Por todo o lado estava uma escuridão e um frio intensos, como se fosse um nevoeiro de nuvens pretas e densas. E gritos, muitos gritos que nos ensurdeciam. Sobre o chão havia picos, o cheiro era nauseabundo a sangue, pus e a carne queimada.
Fomos obrigadas a ver tudo o que causámos. Os que mandámos torturar, mutilar. Os que por nossa culpa foram queimados vivos, as violações, os espancamentos e os furtos de jóias com que alimentámos a nossa vaidade. O que sentimos no nosso ser é absolutamente indescritível. Tudo o que causámos caiu-nos em cima, até sermos tocadas no arrependimento e no total desapego de tudo quanto significasse vaidade.
Um dia, uma doce voz se aproxima chamando-nos pelo nome. Tirou-nos dali e levou-nos para um sítio completamente diferente, onde recebemos o tratamento de que necessitávamos. Trataram-nos das feridas, reconfortaram-nos e receberam-nos numa casa onde estavam muitos como nós. Foi aí que nos prepararam para virmos assistir aos vossos trabalhos.
Esses benfeitores têm sido até hoje os nossos protectores queridos e muito amados.

Que dizer de tudo isto? Que sendo a espionagem uma teia perigosíssima, quando ela é contra o país que nos viu nascer, o nosso povo, então é duplamente condenável.
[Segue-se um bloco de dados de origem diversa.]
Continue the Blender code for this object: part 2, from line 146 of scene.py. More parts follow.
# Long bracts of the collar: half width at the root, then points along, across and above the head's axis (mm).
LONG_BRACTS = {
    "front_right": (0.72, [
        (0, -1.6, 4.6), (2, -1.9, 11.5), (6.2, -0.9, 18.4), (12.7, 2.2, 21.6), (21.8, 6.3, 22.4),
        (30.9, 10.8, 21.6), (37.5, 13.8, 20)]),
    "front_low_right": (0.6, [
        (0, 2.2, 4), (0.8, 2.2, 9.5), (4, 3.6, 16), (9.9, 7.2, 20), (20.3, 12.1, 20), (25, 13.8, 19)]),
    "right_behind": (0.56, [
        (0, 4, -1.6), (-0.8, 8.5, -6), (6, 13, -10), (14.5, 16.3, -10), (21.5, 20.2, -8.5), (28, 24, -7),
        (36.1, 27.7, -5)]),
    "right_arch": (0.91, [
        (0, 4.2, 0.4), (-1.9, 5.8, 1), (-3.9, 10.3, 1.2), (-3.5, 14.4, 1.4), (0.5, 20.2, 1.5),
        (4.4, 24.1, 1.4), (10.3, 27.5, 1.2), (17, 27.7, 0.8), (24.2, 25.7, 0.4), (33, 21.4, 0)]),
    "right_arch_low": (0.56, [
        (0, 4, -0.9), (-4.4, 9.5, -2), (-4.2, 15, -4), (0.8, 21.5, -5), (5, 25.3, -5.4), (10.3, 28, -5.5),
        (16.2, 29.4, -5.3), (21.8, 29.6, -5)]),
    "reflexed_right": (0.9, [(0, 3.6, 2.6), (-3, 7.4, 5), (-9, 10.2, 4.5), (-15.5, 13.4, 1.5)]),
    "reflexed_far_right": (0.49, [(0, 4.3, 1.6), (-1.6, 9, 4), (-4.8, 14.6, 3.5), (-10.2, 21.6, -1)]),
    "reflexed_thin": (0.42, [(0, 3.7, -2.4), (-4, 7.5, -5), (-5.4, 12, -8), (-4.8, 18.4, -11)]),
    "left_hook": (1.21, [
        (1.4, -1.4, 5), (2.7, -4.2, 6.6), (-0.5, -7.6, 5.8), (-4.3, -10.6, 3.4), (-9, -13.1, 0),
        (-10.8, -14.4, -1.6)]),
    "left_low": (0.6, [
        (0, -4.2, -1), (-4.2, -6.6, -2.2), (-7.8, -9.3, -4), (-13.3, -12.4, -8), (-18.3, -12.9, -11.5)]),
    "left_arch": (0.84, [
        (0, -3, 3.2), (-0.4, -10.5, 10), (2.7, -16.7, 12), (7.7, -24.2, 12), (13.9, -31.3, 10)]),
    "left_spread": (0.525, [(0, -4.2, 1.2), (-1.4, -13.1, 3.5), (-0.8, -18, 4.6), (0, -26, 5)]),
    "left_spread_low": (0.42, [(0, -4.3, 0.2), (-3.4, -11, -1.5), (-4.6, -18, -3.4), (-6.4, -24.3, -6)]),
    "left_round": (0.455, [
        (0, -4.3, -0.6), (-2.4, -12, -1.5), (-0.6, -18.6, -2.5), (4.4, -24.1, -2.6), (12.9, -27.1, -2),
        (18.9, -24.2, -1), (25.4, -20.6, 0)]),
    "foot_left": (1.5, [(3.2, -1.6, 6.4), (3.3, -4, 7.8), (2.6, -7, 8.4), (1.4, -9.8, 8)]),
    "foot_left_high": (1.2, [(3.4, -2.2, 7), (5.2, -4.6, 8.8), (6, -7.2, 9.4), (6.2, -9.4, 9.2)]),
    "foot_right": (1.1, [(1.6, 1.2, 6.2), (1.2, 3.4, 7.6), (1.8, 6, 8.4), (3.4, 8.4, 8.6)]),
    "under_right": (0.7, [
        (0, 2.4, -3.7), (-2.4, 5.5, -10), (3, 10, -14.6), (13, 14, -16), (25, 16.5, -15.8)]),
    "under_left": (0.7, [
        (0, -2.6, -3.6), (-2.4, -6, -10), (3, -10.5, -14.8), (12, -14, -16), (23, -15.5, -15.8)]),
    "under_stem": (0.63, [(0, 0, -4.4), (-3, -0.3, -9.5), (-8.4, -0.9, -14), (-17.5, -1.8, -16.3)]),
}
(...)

· Esta mensagem aconteceu há muitos anos, com dois médiuns de incorporação incorporados em simultâneo.

(Continua)

Margarida Azevedo

1 Comments:

At 12:43 da manhã, Blogger Unknown said...

Cara Margarida,
Usando uma analogia com o post anterior, não lhe tenho passado cartão aqui já há algum tempo.
A verdade é que os temas são, normalmente, mais sentidos do que transformados em palavras por cada um e é-me difícil comentar cada passagem lida neste espaço.
Mas queria recordar que continuo a encontrar nos seus textos algumas das melhores descrições acerca de momentos difíceis de compreender pela maioria das pessoas, como a verdadeira iluminação ou a percepção da miséria espiritual a que muitos são sujeitos ou onde chafurdam, ainda que usem roupa de marca e disfarcem o cheiro da lama e do pântano com perfumes caríssimos.
Parabéns pela sua energia e determinação!